GH: Yeah, it’s got all these great Hong Kong character actors like Richard Ng, who was in all the (Five) Lucky Stars movies and Elvis Choi…
DC: He’s in movies like Erotic Ghost Story…
GH: Have you ever seen Eternal Evil of Asia? He’s the guy whose head turns into a penis and he wets himself.
DC: You’d recognize him if you saw him.
GH: In this one, he plays this physically abusive, burnt-out alcoholic cop. He’s a loser. And the movie is beautiful, gorgeously shot, especially for such a micro-budget movie. It’s a noir, it’s an intelligent noir. Remember in the 90s after Red Rock West there were all those kinda smart, not jaw-dropping noir movies that were coming out in the US, like The Last Seduction? This is like one of those.
DC: It’s a genre unto itself: a high-class hooker thinks she’s gone straight. It’s been made several times before but it’s a well-made one.
Children of the Dark (Japan)
GH: It’s really going to make some people upset. By the time you’ve seen the first five year-old’s bloody asshole…
DC: Ugh, we’re going to get yelled at. It’s going to be fun.
GH: Look, the thing is, whether it’s based on reality, not based on reality, the movie’s got something on its mind. I think it has this weird uncomfortable thing of serving up the thriller genre goods but that ending — they don’t let anyone get away. They’re like, “Hey, look! The guy you thought was the hero the whole movie? He’s a child rapist, too!”

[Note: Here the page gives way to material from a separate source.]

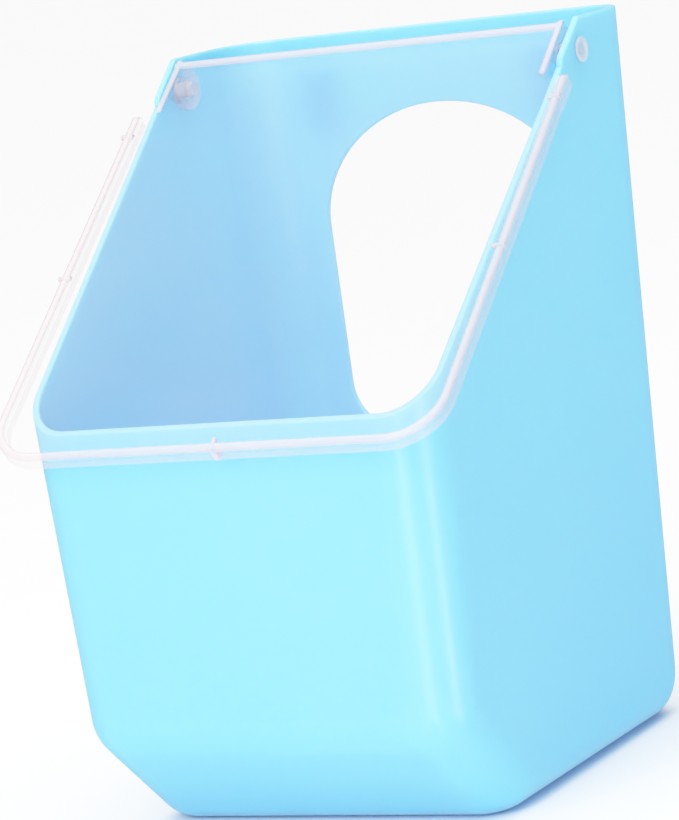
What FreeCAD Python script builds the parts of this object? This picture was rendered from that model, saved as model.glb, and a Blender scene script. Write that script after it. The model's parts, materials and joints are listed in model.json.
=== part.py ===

DC: It is an exploitative film but I think its primary purpose is to make you aware of this shit and feel bad about it, not titillated, not an excuse to get a cathartic feeling when you go away. It’s earnest in that manner.
GH: It’s a movie where the director has no sense of aesthetic moderation but I really like movies where it feels like the filmmaker’s taken on something they don’t quite grasp. [Director Junji] Sakamoto doesn’t have the filmmaking chops to make the movie he wants to make. What he makes instead is this incredible, mondo, almost like Goodbye, Uncle Tom for the child sex industry. I gotta say, I step back and I admire that.
The NYAFF is great every year. Looking forward to seeing House and Antique!